5. New problem-based unknowns
Because interdisciplinary research is characterized by a focus on the problem, this can lead to identification of unknowns that are critical to the problem, but which have received little or insufficient disciplinary consideration. In the heroin prescription feasibility research example, it was realized that very little was known about illicit drug markets and that this was not (at the time) a major area of research. It led to criminologists and police combining forces to flesh out and investigate key questions about the likely effects of heroin prescription on illicit drug markets.
Although it did not occur in the case study presented here, it is also conceivable that a completely new framing of the problem, and therefore of unknowns, can occur. It is possible, for example, that the deliberations about heroin prescription could have led to a new theory of drug dependence and therefore new research questions.
6. Intractable unknowns
Not all unknowns involved in assessing heroin prescription feasibility were tractable. Whereas discipline-based research would tend to ignore questions that could not be ‘solved’, this makes little sense in interdisciplinary research, as such unknowns can lead to adverse unintended consequences or unpleasant surprises. In the heroin prescription feasibility research, a major focus was on identifying and addressing potential risks. Two risks for which there were no definitive answers were that heroin prescription could lead to more permissive attitudes to illicit drug use or that it could lead to the ‘honeypot effect’ referred to earlier. Certainly steps could be taken to potentially reduce these risks, but the interconnectedness and complexity of the issues meant they could not be ‘solved’.
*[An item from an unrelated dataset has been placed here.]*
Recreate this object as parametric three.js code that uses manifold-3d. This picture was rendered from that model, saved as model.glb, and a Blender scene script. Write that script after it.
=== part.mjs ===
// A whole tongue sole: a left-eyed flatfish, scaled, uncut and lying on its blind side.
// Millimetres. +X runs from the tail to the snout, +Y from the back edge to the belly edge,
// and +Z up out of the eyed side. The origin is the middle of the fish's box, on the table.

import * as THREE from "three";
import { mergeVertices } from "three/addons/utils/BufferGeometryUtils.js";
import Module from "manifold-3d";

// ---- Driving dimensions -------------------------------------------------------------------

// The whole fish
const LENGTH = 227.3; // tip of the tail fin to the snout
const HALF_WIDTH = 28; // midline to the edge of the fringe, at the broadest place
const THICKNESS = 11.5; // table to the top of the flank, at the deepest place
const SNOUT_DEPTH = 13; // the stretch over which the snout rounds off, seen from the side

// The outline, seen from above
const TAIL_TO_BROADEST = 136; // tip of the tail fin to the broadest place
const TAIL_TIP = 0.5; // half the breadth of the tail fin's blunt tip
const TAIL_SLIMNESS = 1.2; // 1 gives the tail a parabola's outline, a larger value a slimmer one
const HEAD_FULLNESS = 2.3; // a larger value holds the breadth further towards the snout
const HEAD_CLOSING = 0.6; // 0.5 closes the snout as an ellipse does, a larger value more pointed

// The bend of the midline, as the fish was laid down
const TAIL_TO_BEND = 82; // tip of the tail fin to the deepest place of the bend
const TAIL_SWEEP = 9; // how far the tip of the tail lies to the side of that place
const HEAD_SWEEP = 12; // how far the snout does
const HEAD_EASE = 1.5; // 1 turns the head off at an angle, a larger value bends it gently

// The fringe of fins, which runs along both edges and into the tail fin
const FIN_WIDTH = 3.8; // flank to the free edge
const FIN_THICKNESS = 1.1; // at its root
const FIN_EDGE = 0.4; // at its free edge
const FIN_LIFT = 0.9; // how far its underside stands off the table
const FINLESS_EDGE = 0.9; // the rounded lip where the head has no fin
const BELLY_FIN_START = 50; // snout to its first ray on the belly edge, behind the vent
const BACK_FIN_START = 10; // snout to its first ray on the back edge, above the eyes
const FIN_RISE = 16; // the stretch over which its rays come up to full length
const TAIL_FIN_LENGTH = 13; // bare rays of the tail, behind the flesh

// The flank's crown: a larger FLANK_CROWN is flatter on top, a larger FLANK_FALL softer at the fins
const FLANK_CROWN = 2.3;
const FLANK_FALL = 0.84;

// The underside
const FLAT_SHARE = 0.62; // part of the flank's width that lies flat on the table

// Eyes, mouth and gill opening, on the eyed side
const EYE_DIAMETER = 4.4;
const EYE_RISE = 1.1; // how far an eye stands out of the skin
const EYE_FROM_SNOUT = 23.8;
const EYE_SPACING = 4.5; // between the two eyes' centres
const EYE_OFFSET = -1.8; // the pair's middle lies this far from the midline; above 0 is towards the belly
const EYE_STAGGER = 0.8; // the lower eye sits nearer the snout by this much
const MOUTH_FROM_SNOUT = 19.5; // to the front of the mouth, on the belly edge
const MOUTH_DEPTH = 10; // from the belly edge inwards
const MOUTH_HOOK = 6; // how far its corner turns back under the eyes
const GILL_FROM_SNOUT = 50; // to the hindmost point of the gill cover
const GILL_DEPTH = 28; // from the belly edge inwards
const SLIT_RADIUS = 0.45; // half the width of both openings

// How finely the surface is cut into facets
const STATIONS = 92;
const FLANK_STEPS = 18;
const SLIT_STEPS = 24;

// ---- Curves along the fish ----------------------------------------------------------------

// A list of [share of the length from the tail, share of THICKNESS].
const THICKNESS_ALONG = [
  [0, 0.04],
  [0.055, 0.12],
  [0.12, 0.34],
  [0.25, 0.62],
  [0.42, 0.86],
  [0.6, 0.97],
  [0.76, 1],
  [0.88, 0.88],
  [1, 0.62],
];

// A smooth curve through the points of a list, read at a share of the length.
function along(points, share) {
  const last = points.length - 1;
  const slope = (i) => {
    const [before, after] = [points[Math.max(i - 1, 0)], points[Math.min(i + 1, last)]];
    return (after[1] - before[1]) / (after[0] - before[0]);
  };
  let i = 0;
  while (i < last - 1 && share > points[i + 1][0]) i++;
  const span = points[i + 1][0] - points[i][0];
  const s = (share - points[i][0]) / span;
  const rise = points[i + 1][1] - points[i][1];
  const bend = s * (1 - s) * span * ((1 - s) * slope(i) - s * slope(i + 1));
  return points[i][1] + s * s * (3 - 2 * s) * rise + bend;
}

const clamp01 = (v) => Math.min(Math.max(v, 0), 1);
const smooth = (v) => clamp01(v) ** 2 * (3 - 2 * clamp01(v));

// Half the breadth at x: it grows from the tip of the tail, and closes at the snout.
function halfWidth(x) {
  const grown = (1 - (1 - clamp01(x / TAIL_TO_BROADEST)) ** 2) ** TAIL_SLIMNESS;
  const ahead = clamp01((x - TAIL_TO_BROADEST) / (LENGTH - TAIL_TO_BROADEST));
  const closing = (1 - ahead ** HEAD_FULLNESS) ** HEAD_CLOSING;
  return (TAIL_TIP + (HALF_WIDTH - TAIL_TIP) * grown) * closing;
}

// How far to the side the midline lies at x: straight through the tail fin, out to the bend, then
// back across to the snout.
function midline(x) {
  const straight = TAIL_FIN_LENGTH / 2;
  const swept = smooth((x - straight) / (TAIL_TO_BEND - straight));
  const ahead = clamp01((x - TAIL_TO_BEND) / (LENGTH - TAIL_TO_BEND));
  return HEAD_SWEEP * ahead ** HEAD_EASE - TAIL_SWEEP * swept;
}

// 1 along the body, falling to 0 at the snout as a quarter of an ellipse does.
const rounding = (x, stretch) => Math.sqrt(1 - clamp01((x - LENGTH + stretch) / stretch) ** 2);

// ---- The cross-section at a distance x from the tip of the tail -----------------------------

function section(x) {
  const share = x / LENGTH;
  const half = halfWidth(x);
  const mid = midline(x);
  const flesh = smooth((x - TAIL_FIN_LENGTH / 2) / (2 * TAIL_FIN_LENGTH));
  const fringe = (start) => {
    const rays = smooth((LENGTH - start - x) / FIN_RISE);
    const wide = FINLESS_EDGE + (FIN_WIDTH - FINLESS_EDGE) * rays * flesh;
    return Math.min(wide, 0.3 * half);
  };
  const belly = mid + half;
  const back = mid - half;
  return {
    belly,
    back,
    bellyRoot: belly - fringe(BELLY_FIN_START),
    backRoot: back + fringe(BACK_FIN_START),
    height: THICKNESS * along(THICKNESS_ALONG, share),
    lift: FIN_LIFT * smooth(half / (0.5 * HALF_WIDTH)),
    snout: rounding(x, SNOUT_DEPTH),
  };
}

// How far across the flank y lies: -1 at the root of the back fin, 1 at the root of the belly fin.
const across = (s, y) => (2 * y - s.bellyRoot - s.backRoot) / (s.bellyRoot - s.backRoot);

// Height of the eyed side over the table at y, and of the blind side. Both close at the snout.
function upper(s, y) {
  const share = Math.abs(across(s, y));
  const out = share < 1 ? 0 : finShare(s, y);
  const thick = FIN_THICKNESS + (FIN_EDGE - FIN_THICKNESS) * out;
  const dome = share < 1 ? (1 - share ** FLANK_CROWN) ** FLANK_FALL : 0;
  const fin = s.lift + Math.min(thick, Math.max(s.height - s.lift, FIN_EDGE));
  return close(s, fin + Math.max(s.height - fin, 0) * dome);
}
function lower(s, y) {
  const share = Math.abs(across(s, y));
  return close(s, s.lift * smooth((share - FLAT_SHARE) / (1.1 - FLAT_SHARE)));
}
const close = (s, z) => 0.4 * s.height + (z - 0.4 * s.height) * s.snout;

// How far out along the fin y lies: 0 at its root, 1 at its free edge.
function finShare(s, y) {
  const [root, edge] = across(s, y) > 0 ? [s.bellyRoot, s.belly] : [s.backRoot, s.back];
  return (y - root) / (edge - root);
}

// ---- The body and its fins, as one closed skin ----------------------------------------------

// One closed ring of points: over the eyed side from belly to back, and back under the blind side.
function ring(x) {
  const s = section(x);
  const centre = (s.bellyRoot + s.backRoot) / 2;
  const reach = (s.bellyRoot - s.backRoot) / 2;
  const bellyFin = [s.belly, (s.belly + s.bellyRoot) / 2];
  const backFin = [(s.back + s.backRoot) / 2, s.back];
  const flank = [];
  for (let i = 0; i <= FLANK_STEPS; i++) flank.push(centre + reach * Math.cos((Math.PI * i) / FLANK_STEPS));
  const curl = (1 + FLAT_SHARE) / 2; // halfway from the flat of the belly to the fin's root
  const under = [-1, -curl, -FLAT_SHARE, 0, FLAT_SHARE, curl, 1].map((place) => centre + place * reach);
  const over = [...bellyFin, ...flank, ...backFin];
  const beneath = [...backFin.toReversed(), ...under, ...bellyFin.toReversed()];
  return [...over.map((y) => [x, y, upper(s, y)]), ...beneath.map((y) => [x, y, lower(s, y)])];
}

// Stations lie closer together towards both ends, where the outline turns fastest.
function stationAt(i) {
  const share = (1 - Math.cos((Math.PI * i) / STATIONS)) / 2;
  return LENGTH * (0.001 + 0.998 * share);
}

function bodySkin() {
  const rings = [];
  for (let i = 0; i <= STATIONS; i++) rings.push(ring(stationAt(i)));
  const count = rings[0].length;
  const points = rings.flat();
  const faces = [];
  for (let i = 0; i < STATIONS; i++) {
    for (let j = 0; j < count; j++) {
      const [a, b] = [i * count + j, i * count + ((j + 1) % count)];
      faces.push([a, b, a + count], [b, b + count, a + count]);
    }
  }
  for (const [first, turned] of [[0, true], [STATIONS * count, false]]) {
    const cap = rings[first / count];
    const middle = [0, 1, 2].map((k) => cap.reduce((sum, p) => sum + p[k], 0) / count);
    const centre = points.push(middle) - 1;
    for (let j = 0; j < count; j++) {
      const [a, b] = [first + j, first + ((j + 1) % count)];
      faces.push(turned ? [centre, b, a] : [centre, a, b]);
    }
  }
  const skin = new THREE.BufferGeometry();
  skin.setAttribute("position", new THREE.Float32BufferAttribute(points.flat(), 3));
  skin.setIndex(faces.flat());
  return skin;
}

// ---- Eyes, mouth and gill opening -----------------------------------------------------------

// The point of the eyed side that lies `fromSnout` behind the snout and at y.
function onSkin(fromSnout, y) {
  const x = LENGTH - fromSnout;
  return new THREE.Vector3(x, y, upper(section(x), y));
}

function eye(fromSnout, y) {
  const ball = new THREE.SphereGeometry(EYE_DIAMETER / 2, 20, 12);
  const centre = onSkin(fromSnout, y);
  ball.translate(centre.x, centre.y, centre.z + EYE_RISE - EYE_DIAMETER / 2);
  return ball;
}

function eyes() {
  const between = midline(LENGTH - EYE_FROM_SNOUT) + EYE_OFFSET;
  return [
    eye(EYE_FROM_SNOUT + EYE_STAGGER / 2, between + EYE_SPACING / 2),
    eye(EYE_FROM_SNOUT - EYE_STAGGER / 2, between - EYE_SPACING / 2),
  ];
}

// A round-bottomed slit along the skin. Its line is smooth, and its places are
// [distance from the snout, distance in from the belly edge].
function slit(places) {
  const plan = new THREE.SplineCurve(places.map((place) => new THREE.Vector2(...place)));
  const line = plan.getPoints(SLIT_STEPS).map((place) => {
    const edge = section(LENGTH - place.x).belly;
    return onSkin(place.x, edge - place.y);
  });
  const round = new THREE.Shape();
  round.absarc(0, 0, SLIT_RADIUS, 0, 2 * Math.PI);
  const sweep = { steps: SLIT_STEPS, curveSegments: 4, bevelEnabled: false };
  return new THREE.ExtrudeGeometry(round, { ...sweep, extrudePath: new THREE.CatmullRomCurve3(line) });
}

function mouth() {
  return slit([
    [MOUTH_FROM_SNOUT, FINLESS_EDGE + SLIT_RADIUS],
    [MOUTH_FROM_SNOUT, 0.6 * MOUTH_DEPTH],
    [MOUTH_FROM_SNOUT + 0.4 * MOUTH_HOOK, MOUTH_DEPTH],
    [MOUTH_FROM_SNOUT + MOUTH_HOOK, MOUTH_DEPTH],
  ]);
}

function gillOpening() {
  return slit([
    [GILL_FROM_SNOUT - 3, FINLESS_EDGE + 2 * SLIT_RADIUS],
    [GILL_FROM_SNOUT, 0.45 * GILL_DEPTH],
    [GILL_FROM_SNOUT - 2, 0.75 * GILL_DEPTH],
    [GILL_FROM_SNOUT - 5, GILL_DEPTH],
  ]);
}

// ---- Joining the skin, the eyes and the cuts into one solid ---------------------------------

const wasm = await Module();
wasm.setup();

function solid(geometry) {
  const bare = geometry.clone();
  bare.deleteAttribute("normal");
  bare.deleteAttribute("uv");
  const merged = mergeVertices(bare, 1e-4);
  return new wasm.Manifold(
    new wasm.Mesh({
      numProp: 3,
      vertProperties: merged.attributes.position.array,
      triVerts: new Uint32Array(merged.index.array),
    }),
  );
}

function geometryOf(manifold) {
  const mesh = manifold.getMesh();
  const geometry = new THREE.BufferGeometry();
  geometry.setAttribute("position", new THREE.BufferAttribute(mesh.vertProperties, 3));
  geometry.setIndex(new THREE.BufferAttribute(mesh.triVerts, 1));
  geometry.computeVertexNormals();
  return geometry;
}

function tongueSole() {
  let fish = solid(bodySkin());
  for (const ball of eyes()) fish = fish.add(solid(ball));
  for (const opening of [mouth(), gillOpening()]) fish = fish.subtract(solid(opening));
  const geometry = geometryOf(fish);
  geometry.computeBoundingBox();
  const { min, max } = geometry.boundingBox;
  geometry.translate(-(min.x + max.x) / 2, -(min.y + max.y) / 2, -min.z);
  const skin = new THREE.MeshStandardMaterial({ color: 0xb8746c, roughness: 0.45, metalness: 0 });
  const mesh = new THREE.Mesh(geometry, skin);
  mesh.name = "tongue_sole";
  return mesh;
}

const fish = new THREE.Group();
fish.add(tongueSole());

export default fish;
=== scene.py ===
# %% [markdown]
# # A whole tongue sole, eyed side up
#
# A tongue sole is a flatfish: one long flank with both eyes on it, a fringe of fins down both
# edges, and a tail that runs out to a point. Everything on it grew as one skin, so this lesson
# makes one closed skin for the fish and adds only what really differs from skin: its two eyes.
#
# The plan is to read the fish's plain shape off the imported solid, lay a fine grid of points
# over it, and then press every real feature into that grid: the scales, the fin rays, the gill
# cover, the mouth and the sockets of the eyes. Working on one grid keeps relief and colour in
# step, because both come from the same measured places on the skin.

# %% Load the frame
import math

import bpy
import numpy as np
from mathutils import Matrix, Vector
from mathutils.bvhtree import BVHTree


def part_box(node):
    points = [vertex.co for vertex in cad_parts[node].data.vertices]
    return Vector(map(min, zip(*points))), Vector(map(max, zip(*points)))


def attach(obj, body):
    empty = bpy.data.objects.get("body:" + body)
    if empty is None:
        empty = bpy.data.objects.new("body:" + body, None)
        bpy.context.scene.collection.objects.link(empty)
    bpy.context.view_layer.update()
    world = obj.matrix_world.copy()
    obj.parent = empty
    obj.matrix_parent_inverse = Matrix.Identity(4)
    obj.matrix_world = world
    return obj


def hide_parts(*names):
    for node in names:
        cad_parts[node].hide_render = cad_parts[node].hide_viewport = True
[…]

Why does a consideration of unknowns in interdisciplinary research matter?
To the best of my knowledge, this is the first time the types of unknowns that are addressed in interdisciplinary research have been analysed in this way. Such analysis is of practical relevance in the assessment of interdisciplinary research grant applications.
If interdisciplinary proposals are assessed on the criteria used for discipline-based proposals, they would likely come up short. Many of the unknowns that feature in interdisciplinary research would not be considered relevant in discipline-based research. And the relevant disciplinary unknowns, treated separately, are likely to be more pedestrian and less compelling than would be expected for discipline-based research, even though they expertly address the interdisciplinary question of concern.
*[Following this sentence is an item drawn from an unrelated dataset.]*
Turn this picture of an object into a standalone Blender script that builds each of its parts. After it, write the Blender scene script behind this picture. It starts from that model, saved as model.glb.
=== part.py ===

The relevance of unknowns and other aspects of peer-review for interdisciplinary research is addressed in Bammer G (2016) What constitutes appropriate peer-review for interdisciplinary research? Palgrave Communications. (Online – open access) (DOI): https://doi.org/10.1057/palcomms.2016.17
I welcome your feedback, additional examples of the kinds of unknowns described above and suggestions about other unknowns that interdisciplinary research addresses that I have missed.
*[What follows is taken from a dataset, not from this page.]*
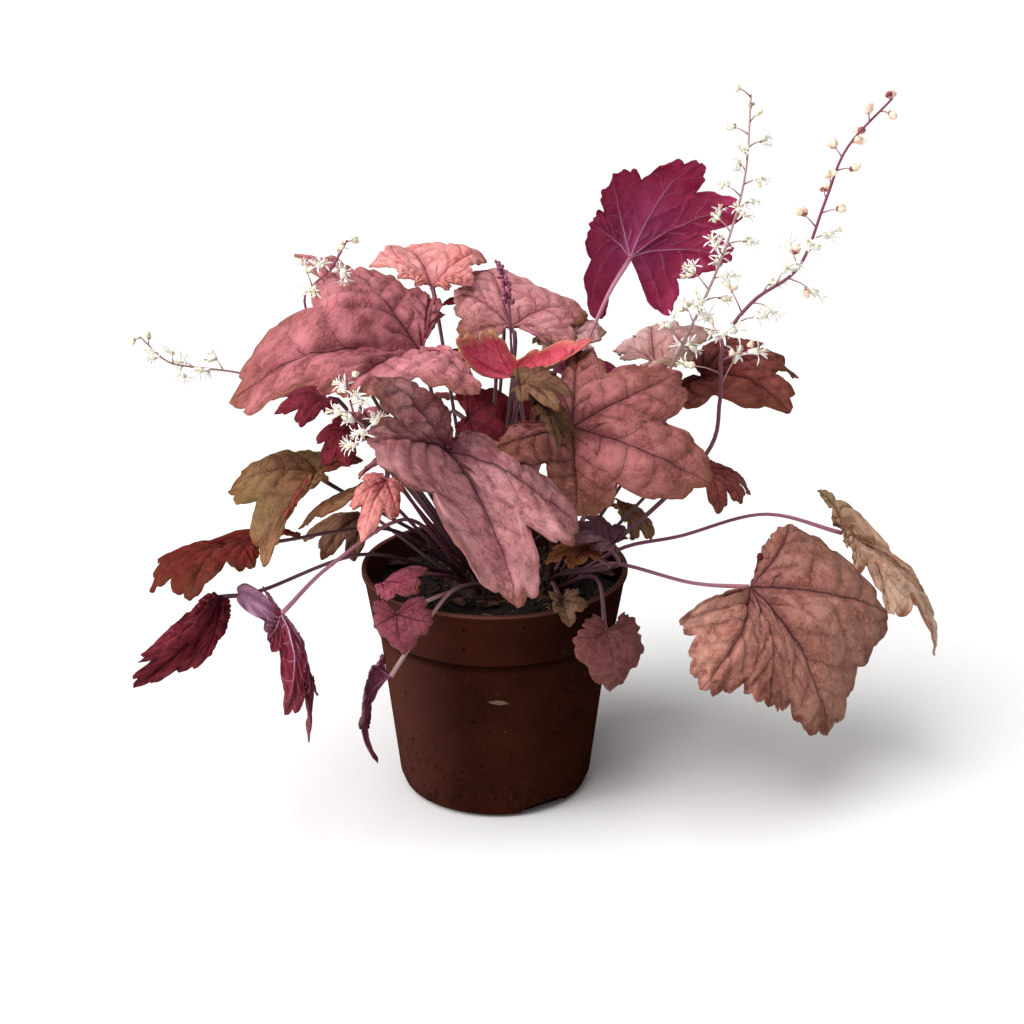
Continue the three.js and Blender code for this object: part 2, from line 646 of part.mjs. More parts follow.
function makeSpray(spray) {
  const passed = spray.stem.map(vector);
  const points = [...stalkStart(spray, passed[0]), ...passed];
  const path = smoothCurve(points);
  const { stemRadius, stemSides, stemSteps } = SPRAY;
  const knots = path.getSpacedPoints(stemSteps);
  const lift = THREE.MathUtils.degToRad(BRANCH.lift);
  let fused = solid(tube(points, stemRadius, stemSides, stemSteps));
  for (let i = 0; i < spray.branches; i += 1) {
    const share = i / (spray.branches - 1);
    const place = THREE.MathUtils.lerp(spray.bloom, BRANCH.last, share);
    const knot = Math.floor(place * stemSteps);
    const start = knots[knot].clone().lerp(knots[knot + 1], place * stemSteps - knot);
    const along = path.getTangentAt(place);
    const side = polar(1, spray.spin + BRANCH.goldenTurn * i);
    const level = new THREE.Vector3(side.x, side.y, 0);
    const out = level.addScaledVector(along, -level.dot(along)).normalize();
    const way = out.multiplyScalar(Math.cos(lift)).addScaledVector(along, Math.sin(lift));
    const length = THREE.MathUtils.lerp(spray.branch[0], spray.branch[1], share);
    fused = fused.add(stalkedHead(start, way, length, share < spray.open));
  }
  return geometryOf(fused.simplify(FINEST));
}

// ---------------------------------------------------------------- pot, soil and rootstock

// Lathe profiles run up the Y axis; the part stands on +Z.
function turned(profile, sides) {
  const points = profile.map(([x, y]) => new THREE.Vector2(x, y));
  return new THREE.LatheGeometry(points, sides).rotateX(Math.PI / 2);
}

function potProfile() {
  const { height, rimRadius, wall, lipDepth, lipWidth, collarFootRadius } = POT;
  const { baseRadius, baseRounding, baseBevel, bevel } = POT;
  const shoulder = height - POT.collarDepth;
  const bodyTop = collarFootRadius - POT.shoulderStep;
  const outside = [
    [0, 0], [baseRadius - baseRounding, 0], [baseRadius - baseBevel, baseBevel], [baseRadius, baseRounding],
    [bodyTop, shoulder - bevel], [collarFootRadius, shoulder],
    [rimRadius - lipWidth, height - lipDepth], [rimRadius, height - lipDepth], [rimRadius, height],
  ];
  const inside = [
    [rimRadius - lipWidth - wall, height], [collarFootRadius - wall, shoulder + wall],
    [bodyTop - wall, shoulder - bevel + wall], [baseRadius - wall, baseRounding],
    [baseRadius - baseRounding, wall], [0, wall],
  ];
  return [...outside, ...inside];
}

// The drain holes lie in a ring in the floor, and two low arches open the foot of the wall.
function makePot() {
  let pot = solid(turned(potProfile(), POT.sides));
  for (let i = 0; i < DRAIN.holes; i += 1) {
    const { x, y } = polar(DRAIN.circle, (360 * i) / DRAIN.holes + DRAIN.firstHole);
    const { holeRadius, holeSides } = DRAIN;
    const hole = new THREE.CylinderGeometry(holeRadius, holeRadius, 4 * POT.wall, holeSides);
    hole.rotateX(Math.PI / 2).translate(x, y, 0);
    pot = pot.subtract(solid(hole));
  }
  for (const turn of DRAIN.archTurns) {
    const half = DRAIN.archWidth / 2;
    const arch = new THREE.CylinderGeometry(half, half, 2 * DRAIN.archReach, DRAIN.archSides);
    arch.rotateZ(Math.PI / 2).scale(1, 1, DRAIN.archHeight / half);
    arch.translate(POT.baseRadius, 0, 0).rotateZ(THREE.MathUtils.degToRad(turn));
    pot = pot.subtract(solid(arch));
  }
  return geometryOf(pot);
}

function rootstock(grow) {
  return solid(dome('main', grow)).add(solid(dome('side', grow)));
}

// Two crossing swells, a wide one and a fine one.
function soilHeight(x, y) {
  const wide = Math.sin(0.31 * x + 0.9) * Math.cos(0.27 * y - 0.4);
  const fine = Math.sin(0.83 * x + 0.5 * y) * Math.cos(0.61 * y - 0.7 * x);
  return SOIL.top + SOIL.lump * (0.6 * wide + 0.4 * fine);
}

// The soil fills the pot from wall to wall, and the rootstock sits in a hollow in it.
function makeSoil() {
  const { top, gap, moundRings, sides } = SOIL;
  const { height, wall, collarDepth, collarFootRadius, baseRadius, baseRounding } = POT;
  const shoulder = height - collarDepth;
  const room = wall + gap;
  const collarSpread = POT.rimRadius - POT.lipWidth - collarFootRadius;
  const collarSlope = collarSpread / (collarDepth - POT.lipDepth);
  const topRadius = collarFootRadius - room + collarSlope * (top - shoulder) - gap;
  const side = [
    [0, room], [baseRadius - baseRounding - gap, room], [baseRadius - room, baseRounding + gap],
    [collarFootRadius - POT.shoulderStep - room, shoulder],
    [collarFootRadius - 2 * room, shoulder + 2 * wall], [topRadius, top],
  ];
  const surface = [...moundRings, 0].map((share) => [share * topRadius, top]);
  const ground = turned([...side, ...surface], sides);
  const place = ground.attributes.position;
  for (let i = 0; i < place.count; i += 1) {
    if (place.getZ(i) > top - 1) {
      place.setZ(i, soilHeight(place.getX(i), place.getY(i)));
    }
  }
  return geometryOf(solid(ground).subtract(rootstock(gap)));
}

function makeRootstock() {
  return geometryOf(rootstock(0));
}

// ---------------------------------------------------------------- assembly

const plant = new THREE.Group();
plant.name = 'heuchera';

function addMesh(name, geometry, { color, roughness }) {
  const material = new THREE.MeshStandardMaterial({ color, roughness, metalness: 0 });
  const mesh = new THREE.Mesh(geometry, material);
  mesh.name = name;
  plant.add(mesh);
}

[...LEAVES, ...backLeaves()].forEach((row, i) => {
  const leaf = {
    ...row, joint: vector(row.at), normal: upperNormal(row), curve: lobeCurve(row),
    phase: i * RELIEF.phaseStep,
  };
  addMesh(leaf.name, makeLeaf(leaf), { color: TONES[leaf.tone], roughness: FINISH.leafRoughness });
});

SPRAYS.forEach((spray) => addMesh(spray.name, makeSpray(spray), FINISH.spray));
addMesh('pot', makePot(), FINISH.pot);
addMesh('soil', makeSoil(), FINISH.soil);
addMesh('rootstock', makeRootstock(), FINISH.rootstock);

export default plant;
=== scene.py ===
# %% [markdown]
# # A potted heuchera
#
# Heuchera, or coral bells, is a low woodland plant that garden centres sell in round plastic pots.
# Its lobed leaves rise on thin stalks from a short woody rootstock, and loose sprays of tiny white
# bells stand above them. The solids of the plant come first, as a frame, and every piece made here
# is a finer skin round one of those solids: the same leaf, with its veins, folds and colours.

import math

import bmesh
import bpy
import numpy as np
from mathutils import Matrix, Vector, noise


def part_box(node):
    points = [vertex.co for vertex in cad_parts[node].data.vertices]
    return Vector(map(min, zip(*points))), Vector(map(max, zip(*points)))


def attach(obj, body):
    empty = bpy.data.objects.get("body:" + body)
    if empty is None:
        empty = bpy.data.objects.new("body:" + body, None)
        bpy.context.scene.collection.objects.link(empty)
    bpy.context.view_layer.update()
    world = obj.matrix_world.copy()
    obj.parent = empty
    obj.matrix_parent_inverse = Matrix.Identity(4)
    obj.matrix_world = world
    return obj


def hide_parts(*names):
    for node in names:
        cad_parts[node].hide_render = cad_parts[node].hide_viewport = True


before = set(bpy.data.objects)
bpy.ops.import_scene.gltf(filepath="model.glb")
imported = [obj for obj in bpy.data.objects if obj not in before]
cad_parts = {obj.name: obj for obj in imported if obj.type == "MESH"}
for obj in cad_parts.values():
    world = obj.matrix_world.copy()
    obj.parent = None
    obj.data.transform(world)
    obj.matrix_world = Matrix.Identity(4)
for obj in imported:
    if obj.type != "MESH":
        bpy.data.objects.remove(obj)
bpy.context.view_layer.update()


# %% [markdown]
# ## Camera, floor and light
#
# The plant is seen from a standing person's height, so the camera looks about 20 degrees down.
# Leaves look best in the light of an overcast sky: a pale sky all round, one very soft sun from
# the upper left, and a gentle fill lamp on that side, so that the folds show and nothing burns out.

# %% Camera
CAMERA_AT = (0, -0.8345, 0.4521)
CAMERA_PITCH = 20.38
CAMERA_TURN = 0.58
CAMERA_LENS = 64.72
SENSOR_WIDTH = 36

camera_data = bpy.data.cameras.new("camera")
camera_data.lens = CAMERA_LENS
camera_data.sensor_width = SENSOR_WIDTH
camera = bpy.data.objects.new("camera", camera_data)
camera.location = CAMERA_AT
camera.rotation_euler = (math.radians(90 - CAMERA_PITCH), 0, math.radians(-CAMERA_TURN))
bpy.context.collection.objects.link(camera)
bpy.context.scene.camera = camera
print("camera", round(Vector(CAMERA_AT).length, 3), "m from the pot")

# %% Floor and soft light
FLOOR_SIZE = 16
SKY = (0.95, 0.97, 1)
SKY_STRENGTH = 0.3
DAYLIGHT = dict(strength=3.4, spread=58, toward=(0.45, 0.35, -1))
FILL = dict(at=(-1.5, -0.6, 0.5), size=0.9, power=18)


def add_object(name, mesh_or_light):
    thing = bpy.data.objects.new(name, mesh_or_light)
    bpy.context.collection.objects.link(thing)
    return thing


def new_mesh(name, bm, materials=()):
    mesh = bpy.data.meshes.new(name)
    bm.to_mesh(mesh)
    bm.free()
    for material in materials:
        mesh.materials.append(material)
    return add_object(name, mesh)


def pointing(way):
    """The turn that makes a lamp shine along a direction."""
    return Vector(way).to_track_quat("-Z", "Y").to_euler()


daylight = bpy.data.lights.new("daylight", "SUN")
daylight.energy = DAYLIGHT["strength"]
daylight.angle = math.radians(DAYLIGHT["spread"])
add_object("daylight", daylight).rotation_euler = pointing(DAYLIGHT["toward"])
fill = bpy.data.lights.new("fill", "AREA")
fill.energy = FILL["power"]
fill.size = FILL["size"]
lamp = add_object("fill", fill)
lamp.location = FILL["at"]
lamp.rotation_euler = pointing(-Vector(FILL["at"]))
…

Biography: Gabriele Bammer PhD is a professor at The Australian National University in the Research School of Population Health’s National Centre for Epidemiology and Population Health. She is developing the new discipline of Integration and Implementation Sciences (I2S) to improve research strengths for tackling complex real-world problems through synthesis of disciplinary and stakeholder knowledge, understanding and managing diverse unknowns and providing integrated research support for policy and practice change. She leads the theme “Building Resources for Complex, Action-Oriented Team Science” at the US National Socio-environmental Synthesis Center.